A new Office of the President was then established with Executive Chairman Laurent Beaudoin as chair. His son, Pierre Beaudoin, then President and Chief Operating Officer of Bombardier Aerospace, became a member of the Office of the President and was appointed a director of Bombardier Inc.

In 2018 Beaudoin retired from Bombardier after 55 years.
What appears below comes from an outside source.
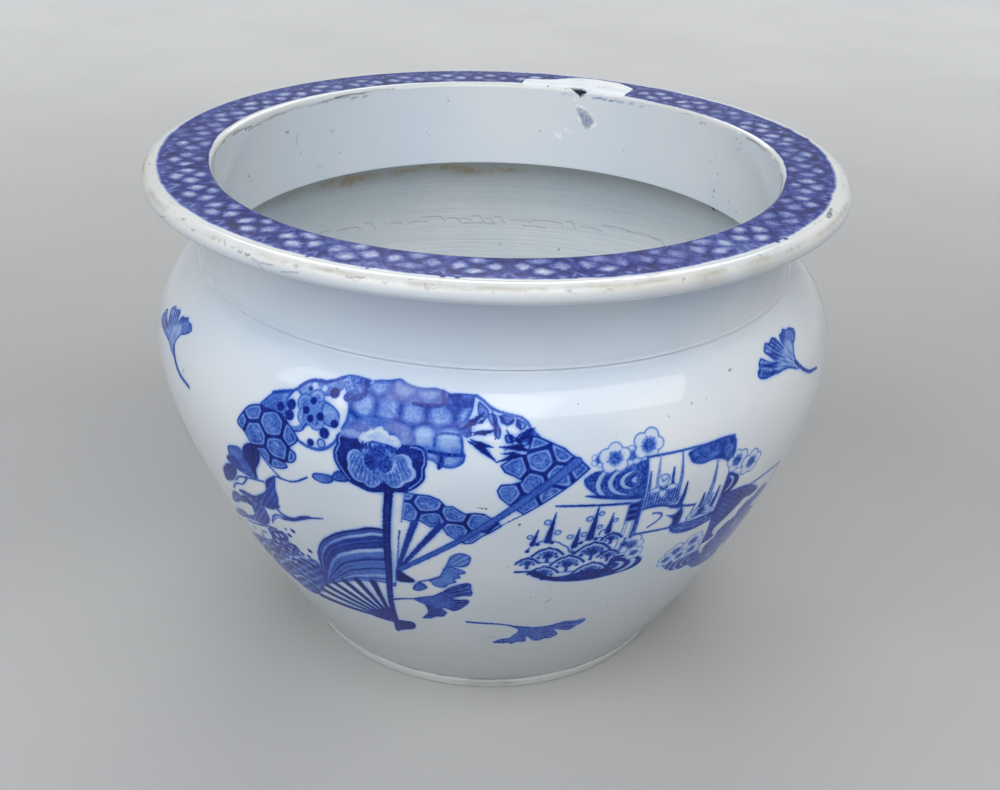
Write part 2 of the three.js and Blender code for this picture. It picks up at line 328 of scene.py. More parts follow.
class Canvas:
    """Ink from 0 to 1 on a grid, with the motif that owns each point."""

    def __init__(self, left, low, width, height, step, seed, closed=False):
        self.step = step
        self.closed = closed
        self.xs = left + step * np.arange(int(round(width / step)))
        self.ys = low + step * np.arange(int(round(height / step)) + 1)
        self.ink = np.zeros((len(self.ys), len(self.xs)))
        self.tint = np.zeros(self.ink.shape)
        self.owner = np.full(self.ink.shape, -1, np.int8)
        self.motif = 0
        self.rng = np.random.default_rng(seed)
        self.fine = self.grain(0.9)
        self.coarse = self.grain(4.0)

    def grain(self, cell):
        """Smooth random values from -1 to 1, one for each cell, as uneven ink takes."""
        rows = int(len(self.ys) * self.step / cell) + 3
        columns = int(len(self.xs) * self.step / cell) + 3
        seeds = self.rng.uniform(-1, 1, (rows, columns))
        v = (self.ys - self.ys[0]) / cell
        u = (self.xs - self.xs[0]) / cell
        if self.closed:
            u = u * (columns - 3) / (len(self.xs) * self.step / cell)
            seeds[:, columns - 3 :] = seeds[:, :3]
        i, j = v.astype(int)[:, None], u.astype(int)[None, :]
        fv, fu = (v % 1)[:, None], (u % 1)[None, :]
        fv, fu = fv * fv * (3 - 2 * fv), fu * fu * (3 - 2 * fu)
        low = seeds[i, j] * (1 - fu) + seeds[i, j + 1] * fu
        high = seeds[i + 1, j] * (1 - fu) + seeds[i + 1, j + 1] * fu
        return low * (1 - fv) + high * fv

    def window(self, points, margin):
        points = np.asarray(points, float)
        low, high = points.min(0) - margin, points.max(0) + margin
        columns = slice(*np.searchsorted(self.xs, (low[0], high[0])))
        rows = slice(*np.searchsorted(self.ys, (low[1], high[1])))
        x, y = np.meshgrid(self.xs[columns], self.ys[rows])
        return (rows, columns), x, y

    def lay(self, where, cover, tone):
        """Covers what is there, as a later print over a paler one."""
        self.ink[where] = self.ink[where] * (1 - cover) + np.clip(tone, 0, 1) * cover
        self.owner[where] = np.where(cover > 0.02, self.motif, self.owner[where])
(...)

==Honours and recognition==

| Ribbon | Description | Notes |
|  | Companion of the Order of Canada (C.C.) | Awarded on: November 17, 1988; Invested on: April 12, 1989; ; |
|  | Officer of the Order of Canada (O.C.) | Awarded on: June 19, 1973; Invested on: August 2, 1973; ; |
|  | Officer of the National Order of Quebec (O.Q..) |  |
|  | Queen Elizabeth II Silver Jubilee Medal for Canada | 1977; As an officer of the Order of Canada, monsieur Beaudoin is awarded with Queen Elizabeth II Silver Jubilee Medal] ; |
|  | 125th Anniversary of the Confederation of Canada Medal | 1993; As an officer of the Order of Canada, monsieur Beaudoin is awarded with the 125th Anniversary of the Confederation of Canada Medal ; |
|  | Queen Elizabeth II Golden Jubilee Medal for Canada | 2002; As an officer of the Order of Canada, monsieur Beaudoin is awarded with Queen Elizabeth II Golden Jubilee Medal ; Canadian version; |
|  | Queen Elizabeth II Diamond Jubilee Medal for Canada | 2012; As an officer of the Order of Canada, monsieur Beaudoin is awarded with Queen Elizabeth II Golden Jubilee Medal ; Canadian version; |
|  | Companion of the Most Distinguished Order of Saint Michael and Saint George | 2013 ; |

In 1973 Beaudoin was named Officer of the Order of Canada. In 1989 he was named a Fellow of the Ordre des comptables agréés du Québec, and also Companion of the Order of Canada. The next year he became and Officer of the National Order of Quebec.

In 2000 Beaudoin was named one of the great Quebecers of the century by the Académie des Grands Québécois.

In 2008 he was presented with the International Michael Smurfit Business Achievement Award' by the Ireland Chamber, United States, and also received the Best Global Business Award from the Canada China Business Council in Beijing. The next year he was presented with the Grosse silberne ehrenzeichen mit dem stern by the President of the Republic of Austria.

In 2013 Beaudoin became a Companion of the Most Distinguished Order of St Michael and St George, for services to British industry, particularly in Northern Ireland. The next year he was presented with the Philip J. Klass Award for Lifetime Achievement by Aviation Week & Space Technology magazine

==Honorary doctorates==
Beoudoin has received honorary doctorates from the Université de Montréal, York University, Université de Sherbrooke, Université Sainte-Anne, Bishop's University, Queen's University, Belfast (Northern Ireland), University of Toronto, Carleton University, McGill University and Concordia University.